By Okechukwu Umelo*

Hi! I recently joined iSMA as a volunteer, encouraged by my growing interest in social marketing. I’m thrilled to be given the opportunity to support the organization’s work with my knowledge, skills and experience.

My interest in iSMA has been spurred by my work with the Global Sanitation Fund (GSF), a multi-donor trust fund that invests in behaviour change activities that enable large numbers of people in developing countries to improve their sanitation and adopt good hygiene practices.

Central to the GSF ethos is scaling up and sustaining sanitation and hygiene behaviour change across rural communities. In order to achieve this, the GSF supports nationally-led programmes that deliver community-led total sanitation, behaviour change communication and sanitation marketing activities.

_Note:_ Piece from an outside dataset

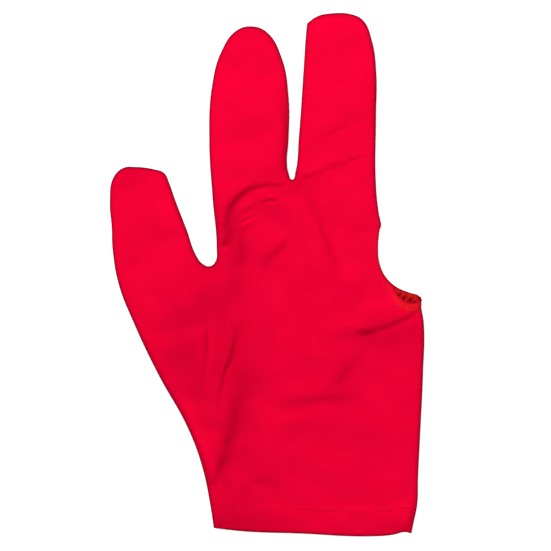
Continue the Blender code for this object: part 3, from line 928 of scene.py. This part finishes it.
def edge_rows(strands, layer):
    """Rows of thread along the opening, on the layer's outer face; the palm's show only at its low end."""
    track, side, height = layer["tracks"]["opening"], layer["side"], layer["height"]
    begin = EDGE_ROWS_BEGIN * track.length if side > 0 else 1.0
    for row, inset in enumerate(EDGE_ROWS):
        path = []
        for s in np.arange(begin + 0.8 * row, track.length - 1.2 - 0.3 * inset, 0.35):
            p, direction = track.at(s)
            turn = 2 * math.pi * s / OVERLOCK_PITCH
            p = p + (inset + 0.22 * math.sin(turn)) * to_right(direction)
            path.append((*p, height(p) - side * (0.05 * math.cos(turn) - 0.01)))
        strands.add(path, EDGE_ROW_THREAD)


def hem_stitches(strands, layer):
    track, side, height = layer["tracks"]["mouth"], layer["side"], layer["height"]
    s = 2.0
    while s + STITCH < track.length - 1.5:
        dash = []
        for t, up in ((0, -0.14), (0.2, 0.02), (0.5, 0.07), (0.8, 0.02), (1, -0.14)):
            p, direction = track.at(s + t * STITCH)
            p = p + HEM_ROW * to_right(direction)
            dash.append((*p, height(p) + side * up))
        strands.add(dash, HEM_STITCH_THREAD)
        s += STITCH + STITCH_GAP


def tack(strands, along, track):
    """A few tight turns of thread round the end of a seam."""
    centre, direction = track.at(along)
    outward = -to_right(direction)
    path = []
    for k in range(TACK_STEPS * TACK_TURNS + 1):
        angle = 2 * math.pi * k / TACK_STEPS
        p = centre + direction * (k / TACK_STEPS - TACK_TURNS / 2) * TACK_PITCH
        p = p + outward * (0.34 * math.cos(angle) - 0.25)
        path.append((*p, SEAM_Z + 0.95 * math.sin(angle)))
    strands.add(path, TACK_THREAD)


# ---------------------------------------------------------------- materials

class Shader:
    """Short ways to wire up a material."""

    def __init__(self, name):
        self.material = bpy.data.materials.new(name)
        self.material.use_nodes = True
        self.nodes = self.material.node_tree.nodes
        self.links = self.material.node_tree.links
        self.main = self.nodes["Principled BSDF"]

    def set(self, **values):
        for key, value in values.items():
            self.feed(value, self.main.inputs[key.replace("_", " ")])

    def feed(self, value, socket):
        if isinstance(value, bpy.types.NodeSocket):
            self.links.new(value, socket)
        else:
            socket.default_value = value

    def math(self, operation, a, b=0.0):
        node = self.nodes.new("ShaderNodeMath")
        node.operation = operation
        self.feed(a, node.inputs[0])
        self.feed(b, node.inputs[1])
        return node.outputs[0]

    def plan(self):
        node = self.nodes.new("ShaderNodeUVMap")
        node.uv_map = "plan"
        axes = self.nodes.new("ShaderNodeSeparateXYZ")
        self.links.new(node.outputs[0], axes.inputs[0])
        return node.outputs[0], axes.outputs[0], axes.outputs[1]

    def noise(self, vector, scale, detail):
        node = self.nodes.new("ShaderNodeTexNoise")
        self.links.new(vector, node.inputs["Vector"])
        node.inputs["Scale"].default_value = scale
        node.inputs["Detail"].default_value = detail
        return node.outputs["Fac"]

    def attribute(self, name):
        node = self.nodes.new("ShaderNodeAttribute")
        node.attribute_name = name
        return node.outputs["Fac"]

    def mix(self, share, a, b, blend="MIX"):
        node = self.nodes.new("ShaderNodeMix")
        node.data_type = "RGBA"
        node.blend_type = blend
        for value, socket in ((share, 0), (a, 6), (b, 7)):
            self.feed(value, node.inputs[socket])
        return node.outputs[2]

    def bump(self, height, strength, distance):
        node = self.nodes.new("ShaderNodeBump")
        node.inputs["Strength"].default_value = strength
        node.inputs["Distance"].default_value = distance
        self.links.new(height, node.inputs["Height"])
        self.set(Normal=node.outputs[0])


def knit_material(name):
    """Fine stretch jersey: V-shaped stitches in wales, a little fuzz, soft patches where it is worn, and
    painted shade and light.
    """
    shader = Shader(name)
    plan, across, up = shader.plan()
    wale = shader.math("MULTIPLY", across, 2 * math.pi * PLAN_UNIT / WALE)
    ribs = shader.math("SINE", wale)
    slant = shader.math("MULTIPLY", shader.math("ABSOLUTE", ribs), 1.6)
    course = shader.math("MULTIPLY", up, 2 * math.pi * PLAN_UNIT / COURSE)
    rows = shader.math("SINE", shader.math("ADD", course, slant))
    knit = shader.math("ADD", shader.math("MULTIPLY", ribs, 0.6), shader.math("MULTIPLY", rows, 0.5))
    fuzz = shader.noise(plan, 260.0, 2.0)
    patches = shader.noise(plan, 5.0, 3.0)
    tone = shader.math("MULTIPLY", patches, 0.7)
    tone = shader.math("ADD", tone, shader.math("MULTIPLY", fuzz, 0.12))
    tone = shader.math("ADD", tone, shader.math("MULTIPLY", knit, 0.06))
    tone = shader.math("ADD", tone, 0.2)
    colour = shader.mix(tone, (*FABRIC_DEEP, 1), (*FABRIC_RED, 1))
    colour = shader.mix(shader.attribute("tint"), colour, (*THREAD_ORANGE, 1))
    # painted shade and painted light, carried by the 'shade' attribute
    colour = shader.mix(1.0, colour, shader.attribute("shade"), "MULTIPLY")
    shader.set(Base_Color=colour, Roughness=0.7, Specular_IOR_Level=0.0)
    shader.set(Sheen_Weight=0.02, Sheen_Roughness=0.5, Sheen_Tint=(1.0, 0.004, 0.06, 1))
    shader.bump(shader.math("ADD", knit, shader.math("MULTIPLY", fuzz, 1.2)), 0.35, 0.0001)
    return shader.material


def thread_material(name, colour):
    """Two-ply thread: the plies wind round it, and it is a little shinier than the knit."""
    shader = Shader(name)
    plan, along, around = shader.plan()
    turn = shader.math("MULTIPLY", along, 2 * math.pi * PLAN_UNIT / PLY_PITCH)
    turn = shader.math("ADD", turn, shader.math("MULTIPLY", around, 4 * math.pi * PLAN_UNIT))
    ply = shader.math("SINE", turn)
    tone = shader.math("ADD", shader.math("MULTIPLY", ply, 0.3), shader.noise(plan, 180.0, 2.0))
    dark = tuple(c * 0.8 for c in colour)
    shade = shader.mix(tone, (*dark, 1), (*colour, 1))
    # painted shade from the 'shade' attribute, darker where the overlock wraps the opening's edge
    shade = shader.mix(1.0, shade, shader.attribute("shade"), "MULTIPLY")
    shader.set(Base_Color=shade, Roughness=0.5, Specular_IOR_Level=0.05)
    shader.bump(ply, 0.5, 0.0001)
    return shader.material


# ---------------------------------------------------------------- stage

def build_stage():
    corners = [(-1, -1), (1, -1), (1, 1), (-1, 1)]
    mesh = bpy.data.meshes.new("floor")
    mesh.from_pydata([(FLOOR_REACH * x, FLOOR_REACH * y, 0) for x, y in corners], [], [(0, 1, 2, 3)])
    floor = bpy.data.objects.new("floor", mesh)
    floor.location.z = CAD_LOW.z - FLOOR_GAP
    floor.visible_diffuse = False
    bpy.context.scene.collection.objects.link(floor)
    shader = Shader("floor")
    shader.set(Base_Color=(0.6, 0.6, 0.6, 1), Roughness=0.9, Specular_IOR_Level=0.0)
    shader.set(Emission_Color=(1, 1, 1, 1), Emission_Strength=0.8)
    mesh.materials.append(shader.material)


def area_light(name, at, size, power):
    """A rectangular lamp, aimed at the middle of the glove."""
    data = bpy.data.lights.new(name, "AREA")
    data.shape = "RECTANGLE"
    data.size, data.size_y = size
    data.energy = power
    lamp = bpy.data.objects.new(name, data)
    lamp.location = at
    lamp.rotation_euler = (-Vector(at)).to_track_quat("-Z", "Y").to_euler()
    bpy.context.scene.collection.objects.link(lamp)


def build_light():
    """A soft key from the fingers' side, and a pale sky that darkens below the horizon."""
    world = bpy.data.worlds.new("studio")
    world.use_nodes = True
    nodes, links = world.node_tree.nodes, world.node_tree.links
    place = nodes.new("ShaderNodeTexCoord")
    axes = nodes.new("ShaderNodeSeparateXYZ")
    ramp = nodes.new("ShaderNodeMapRange")
    ramp.inputs["From Min"].default_value = -0.25
    ramp.inputs["From Max"].default_value = 0.35
    ramp.inputs["To Min"].default_value = SKY_BELOW
    ramp.inputs["To Max"].default_value = SKY
    links.new(place.outputs["Generated"], axes.inputs[0])
    links.new(axes.outputs[2], ramp.inputs["Value"])
    links.new(ramp.outputs[0], nodes["Background"].inputs[1])
    nodes["Background"].inputs[0].default_value = (1, 1, 1, 1)
    bpy.context.scene.world = world
    area_light("key", KEY_AT, KEY_SIZE, KEY)
    area_light("fill", FILL_AT, FILL_SIZE, FILL)
    bpy.context.scene.view_settings.view_transform = "Standard"


def build_camera():
    """Straight down, with a long lens."""
    data = bpy.data.cameras.new("camera")
    camera = bpy.data.objects.new("camera", data)
    data.sensor_width = SENSOR
    data.lens = SENSOR * CAMERA_AT[2] / CAMERA_SEES
    camera.location = CAMERA_AT
    bpy.context.scene.collection.objects.link(camera)
    bpy.context.scene.camera = camera


# ---------------------------------------------------------------- build

palm, back = palm_layer(), back_layer()
relax(palm)
for layer in (palm, back):
    layer["outer"] = layer["faces"]
    layer["height"] = surface_of(layer)
    add_lips(layer)

PALM_KNIT = knit_material("palm_knit")
BACK_KNIT = knit_material("back_knit")
SEAM_THREAD = thread_material("seam_yarn", THREAD_RED)
EDGE_THREAD = thread_material("edge_yarn", THREAD_ORANGE)
HEM_THREAD = thread_material("hem_yarn", THREAD_HEM)
fabric_pieces("palm", palm, PALM_KNIT)
fabric_pieces("back", back, BACK_KNIT)
seam_pieces(palm, SEAM_THREAD)

edging, hemming = Strands(), Strands()
for layer in (palm, back):
    overlock(edging, layer)
    edge_rows(edging, layer)
    hem_stitches(hemming, layer)
edge_piece = edging.piece("overlock_threads", EDGE_THREAD)
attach(edge_piece, "hand")
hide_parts("opening_overlock")
hem_piece = hemming.piece("hem_threads", HEM_THREAD)
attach(hem_piece, "cuff")
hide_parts("hem_stitch")
opening = back["tracks"]["opening"]
for name, along in (("tack_upper", 0.9), ("tack_lower", opening.length - 1.0)):
    turns = Strands()
    tack(turns, along, opening)
    knot = turns.piece(name + "_thread", SEAM_THREAD)
    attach(knot, "hand")
    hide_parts(name)

build_stage()
build_light()
build_camera()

Sanitation marketing, an offshoot of social marketing, is all the rage in water, sanitation and hygiene circles. The Water and Sanitation Program describes it as “an emerging field that applies social and commercial marketing approaches to scale up the supply and demand for improved sanitation facilities.” WSP also notes that while formative research is the foundation of any sanitation marketing programme, components such as the marketing mix, communications campaigns, and implementation are also critical to the design and implementation of effective sanitation marketing programmes.

In the GSF-supported programme in Madagascar, facilitators encourage people to climb the sanitation ladder by valuing local technologies, materials and skills emerging from the communities themselves. This is central to the programme’s sanitation marketing strategy, which covers everything from support to small-scale entrepreneurs to low-cost solutions implemented directly by the toilet owners.

If this GSF example and literature from over the last decade are any indication, sanitation marketing is steadily gaining recognition as a low-cost, high-impact and sustainable approach. It’s being increasingly incorporated into diverse water, sanitation and hygiene programmes across the globe, in both the public and private sectors. But is it much ado about nothing, the best thing since sliced bread, or somewhere in between? What are your thoughts?

*Disclaimer: The views expressed are solely mine, in my private capacity.